Verify the setup so far
start-dfs.sh && start-yarn.sh
jps
yarn jar /opt/hadoop/share/hadoop/mapreduce/hadoop-mapreduce-examples-3.2.1.jar pi 1 50
This is optional. We will import data from MySQL to Hadoop using Sqoop. You can use any other SQL database.
sudo apt-get install -y mysql-server
sudo mysql --defaults-file=/etc/mysql/debian.cnf
This is used to work with MySQL database installed above.
wget https://mirrors.estointernet.in/apache/sqoop/1.4.7/sqoop-1.4.7.bin__hadoop-2.6.0.tar.gz
lsb_release -a
sudo tar -xvf sqoop-1.4.7.bin__hadoop-2.6.0.tar.gz -C /opt/
cd /opt/
sudo mv sqoop-1.4.7.bin__hadoop-2.6.0 sqoop
sudo chown -R sudheer:sudheer sqoop
echo "export SQOOP_HOME=/opt/sqoop" >> ~/.bashrc
echo "export PATH=$PATH:/opt/sqoop/bin" >> ~/.bashrc
source ~/.bashrc
cd /opt/sqoop/conf/
cp sqoop-env-template.sh sqoop-env.sh
echo "export HADOOP_COMMON_HOME=/opt/hadoop" >> sqoop-env.sh
echo "export HADOOP_MAPRED_HOME=/opt/hadoop" >> sqoop-env.sh
sqoop-version
The commons-lang JAR that comes prepackaged with Sqoop doesn’t work. So use commons-lang v2.6 JAR instead.
cd ~
wget https://repo1.maven.org/maven2/commons-lang/commons-lang/2.6/commons-lang-2.6.jar
cp commons-lang-2.6.jar /opt/sqoop/lib
Sqoop talks to MySQL through this JDBC driver.

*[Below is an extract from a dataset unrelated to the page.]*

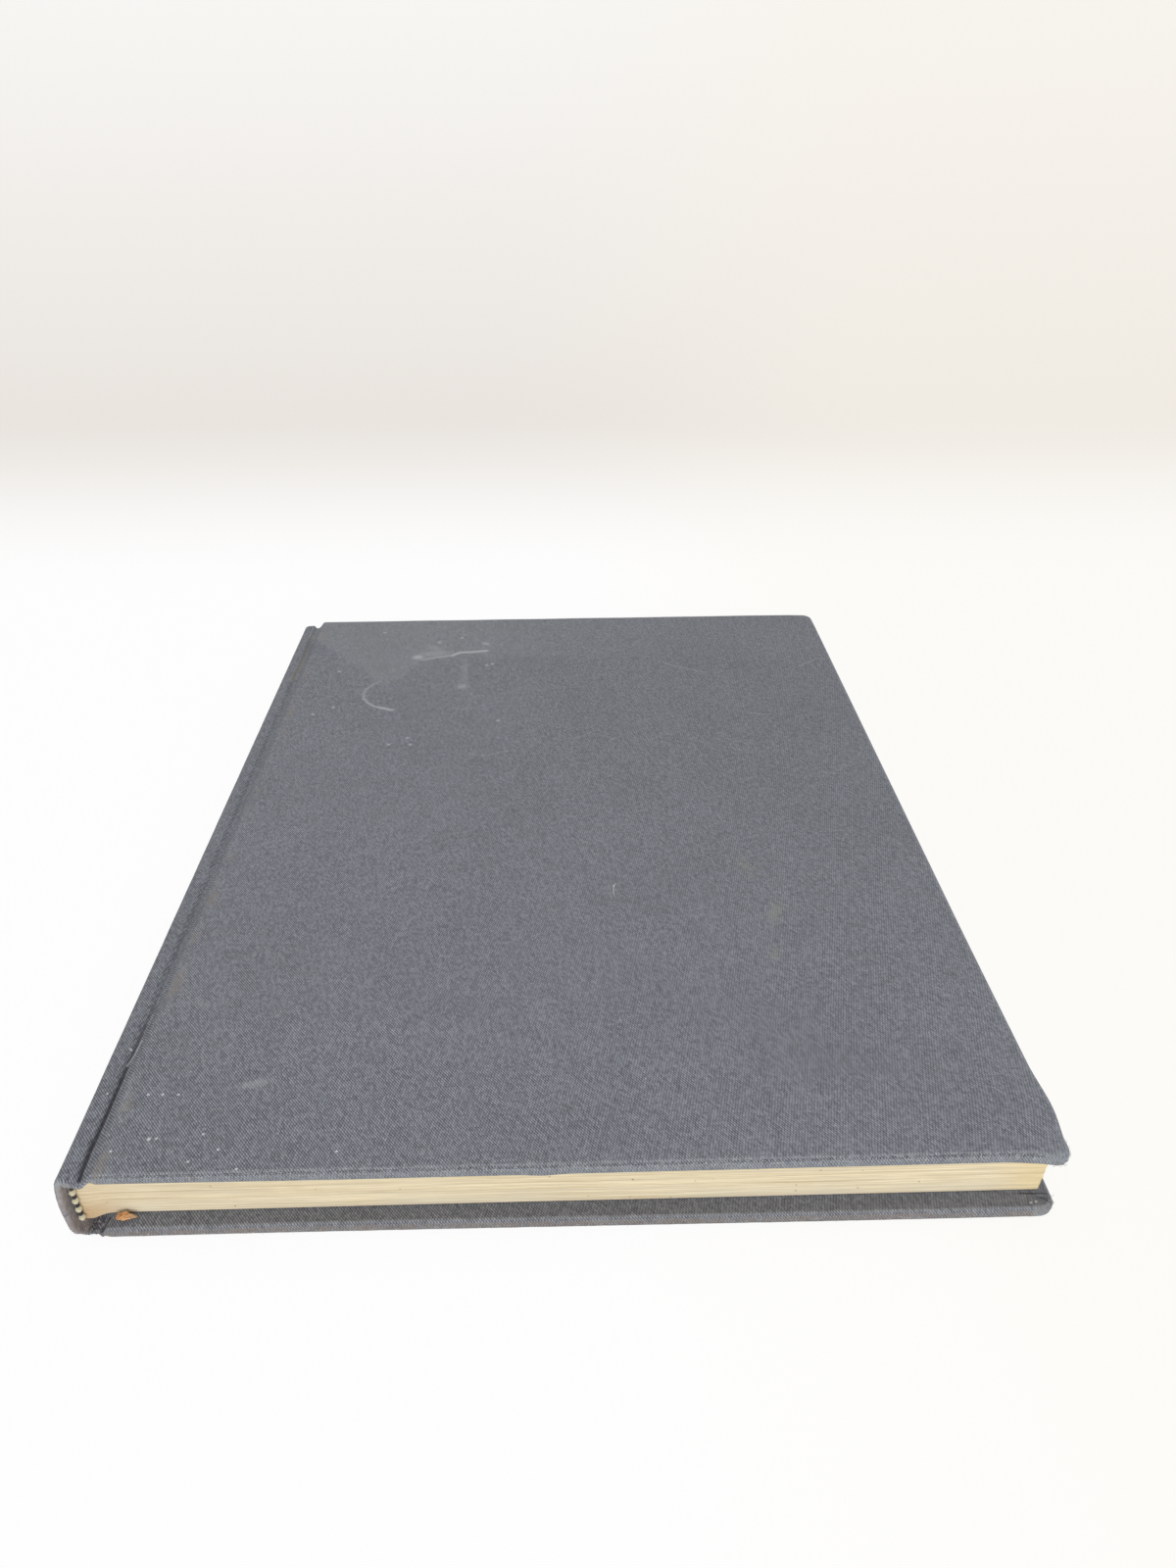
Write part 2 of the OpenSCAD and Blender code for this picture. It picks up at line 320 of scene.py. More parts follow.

wget https://dev.mysql.com/get/Downloads/Connector-J/mysql-connector-java_8.0.22-1ubuntu20.04_all.deb
dpkg-deb -xv mysql-connector-java_8.0.22-1ubuntu20.04_all.deb newfolder
cp newfolder/usr/share/java/mysql-connector-java-8.0.22.jar /opt/sqoop/lib
Hive is used to communicate with Hadoop in SQL lingo.

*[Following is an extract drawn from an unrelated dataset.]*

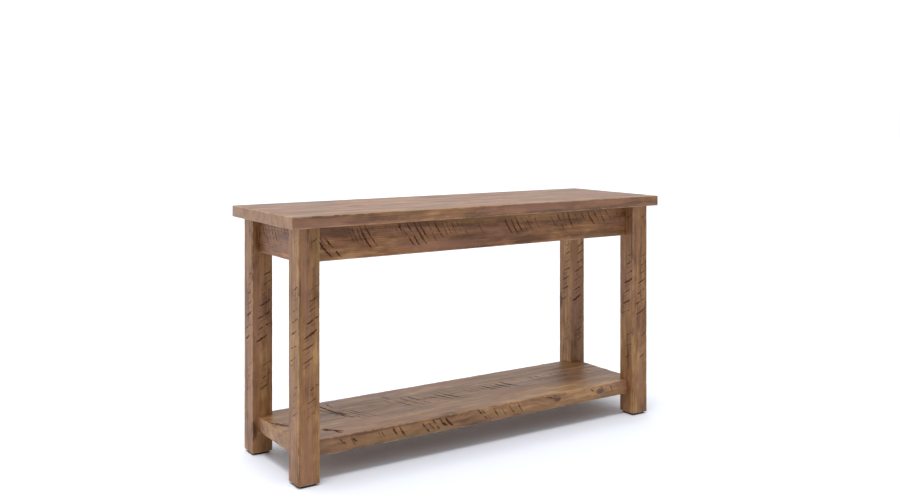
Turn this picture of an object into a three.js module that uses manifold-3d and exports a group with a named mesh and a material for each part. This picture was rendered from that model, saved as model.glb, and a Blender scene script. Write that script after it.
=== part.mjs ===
// Console table in solid softwood: a long top on four square legs, deep aprons under the top
// and a thick shelf near the floor.
// Frame: millimetres, +Z up, +X along the front towards the right-hand end, +Y towards the back.
// The origin is on the floor, under the middle of the table.
import * as THREE from "three";
import { mergeVertices } from "three/addons/utils/BufferGeometryUtils.js";
import Module from "manifold-3d";

const wasm = await Module();
wasm.setup();

// ---- Driving dimensions ----

const TABLE_HEIGHT = 762;
const FIT_GAP = 0.3; // clearance between a piece and the cut that receives it
const CUT_OVERRUN = 1; // how far a cutting tool stands past the face that it enters
const ROUND_SIDES = 16; // sides of a drilled hole, dowel, bolt or nail

// Top: boards glued edge to edge.
const TOP_LENGTH = 1390;
const TOP_DEPTH = 447;
const TOP_THICKNESS = 34.5;
const TOP_BOARD_NAMES = ["front", "middle", "back"];
const TOP_EDGE_EASE = 1;

// Legs: square posts, measured over their outer faces.
const FRAME_LENGTH = 1330;
const FRAME_DEPTH = 400;
const LEG_WIDTH = 66.5;
const LEG_EDGE_RADIUS = 2;
const LEG_EDGE_STEPS = 3; // straight steps round each eased edge
const LEG_FLAT_CUT = 8; // how much of the inner corner is planed off for the corner block

// Aprons: the long ones stand further back from the leg faces than the end ones.
const APRON_HEIGHT = 104;
const APRON_THICKNESS = 22;
const APRON_EDGE_EASE = 1.5;
const LONG_APRON_SETBACK = 37.5;
const END_APRON_SETBACK = 21.5;

// Two stub tenons, one above the other, leave room between them for the hanger bolt.
const TENON_THICKNESS = 10;
const TENON_HEIGHT = 30;
const TENON_LENGTH = 20;
const TENON_RISE = 29; // tenon centre above or below the apron's middle
const MORTISE_SPARE_DEPTH = 1;

// Shelf: thick boards glued edge to edge and notched round the legs.
const SHELF_TOP = 118;
const SHELF_THICKNESS = 47;
const SHELF_LONG_SETBACK = 28.5;
const SHELF_END_SETBACK = 19.5;
const SHELF_BOARDS = [
  { name: "front", depth: 88 },
  { name: "middle", depth: 154 },
  { name: "back", depth: 101 },
];
const SHELF_EDGE_EASE = 1.5;

// Dowels that carry the shelf, two in each leg.
const DOWEL_RADIUS = 5;
const DOWEL_LENGTH = 48;
const DOWEL_RISE = 12; // dowel axis above or below the shelf's middle
const DOWEL_SPARE_DEPTH = 1;

// Corner block with the hanger bolt, washer and nut that pull the leg into the corner.
const BLOCK_INNER_LEG = 26; // along each apron, from the corner to the block's near face
const BLOCK_OUTER_LEG = 64; // and to its far face
const BLOCK_HEIGHT = 76;
const BOLT_RADIUS = 4;
const BOLT_LENGTH = 84;
const BOLT_DEPTH_IN_LEG = 40;
const WASHER_RADIUS = 8.5;
const WASHER_THICKNESS = 1.6;
const NUT_ACROSS_FLATS = 13;
const NUT_HEIGHT = 6.5;

// Wooden buttons that hold the top down and let it move with the seasons.
const BUTTON_LENGTH = 32;
const BUTTON_WIDTH = 25;
const BUTTON_THICKNESS = 19;
const TONGUE_LENGTH = 8;
const TONGUE_HEIGHT = 6.5;
const GROOVE_BELOW_TOP = 10;
const GROOVE_HEIGHT = 8;
const GROOVE_DEPTH = 9.5;
const GROOVE_LENGTH = 40;
const LONG_APRON_BUTTON_X = 260;
const SCREW_RADIUS = 2;
const SCREW_HEAD_RADIUS = 4;
const SCREW_HEAD_HEIGHT = 2.5;
const SCREW_LENGTH = 36;
const SCREW_TIP_LENGTH = 5;
const SCREW_HEAD_SUNK = 4; // head below the button's underside

// Foot pads, one nailed under each leg.
const PAD_WIDTH = 58;
const PAD_HEIGHT = 6;
const PAD_CORNER_RADIUS = 14;
const PAD_CORNER_STEPS = 6; // straight steps round each corner
const PAD_RECESS_DEPTH = 2.5;
const NAIL_RADIUS = 1.5;
const NAIL_HEAD_RADIUS = 4.5;
const NAIL_HEAD_HEIGHT = 1.6;
const NAIL_LENGTH = 24;
const NAIL_TIP_LENGTH = 4;

// ---- Sizes that follow from them ----

const TOP_UNDERSIDE = TABLE_HEIGHT - TOP_THICKNESS;
const LEG_HEIGHT = TOP_UNDERSIDE - PAD_HEIGHT;
const LEG_X = (FRAME_LENGTH - LEG_WIDTH) / 2;
const LEG_Y = (FRAME_DEPTH - LEG_WIDTH) / 2;
const LEG_INNER_X = FRAME_LENGTH / 2 - LEG_WIDTH;
const LEG_INNER_Y = FRAME_DEPTH / 2 - LEG_WIDTH;

const APRON_MIDDLE = TOP_UNDERSIDE - APRON_HEIGHT / 2;
const LONG_APRON_Y = (FRAME_DEPTH - APRON_THICKNESS) / 2 - LONG_APRON_SETBACK;
const END_APRON_X = (FRAME_LENGTH - APRON_THICKNESS) / 2 - END_APRON_SETBACK;
const BLOCK_CORNER_X = END_APRON_X - APRON_THICKNESS / 2;
const BLOCK_CORNER_Y = LONG_APRON_Y - APRON_THICKNESS / 2;

const SHELF_LENGTH = FRAME_LENGTH - 2 * SHELF_END_SETBACK;
const SHELF_DEPTH = FRAME_DEPTH - 2 * SHELF_LONG_SETBACK;
const SHELF_MIDDLE = SHELF_TOP - SHELF_THICKNESS / 2;
const DOWEL_Y = (LEG_INNER_Y + SHELF_DEPTH / 2) / 2;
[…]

wget https://mirrors.estointernet.in/apache/hive/hive-3.1.2/apache-hive-3.1.2-bin.tar.gz
sudo tar -xvf apache-hive-3.1.2-bin.tar.gz -C /opt/
sudo mv /opt/apache-hive-3.1.2-bin /opt/hive
sudo chown -R sudheer:sudheer /opt/hive
echo "export HIVE_HOME=/opt/hive" >> ~/.bashrc
echo "export PATH=\$PATH:/opt/hive/bin" >> ~/.bashrc
source ~/.bashrc
cp /opt/hive/conf/hive-env.sh.template /opt/hive/conf/hive-env.sh
echo "export HADOOP_HOME=/opt/hadoop" >> /opt/hive/conf/hive-env.sh
echo "export HIVE_CONF_DIR=/opt/hive/conf" >> /opt/hive/conf/hive-env.sh
hdfs dfs -mkdir -p /user/hive/warehouse
hdfs dfs -chmod 775 /tmp
hdfs dfs -chmod 775 /user/hive/warehouse
cp /opt/hive/conf/hive-default.xml.template /opt/hive/conf/hive-site.xml
rm /opt/hive/lib/guava-19.0.jar
cp /opt/hadoop/share/hadoop/hdfs/lib/guava-27.0-jre.jar /opt/hive/lib
$HIVE_HOME/bin/schematool -initSchema -dbType derby
We have installed & verified the installation of Hadoop 3.2.1 on Ubuntu VM.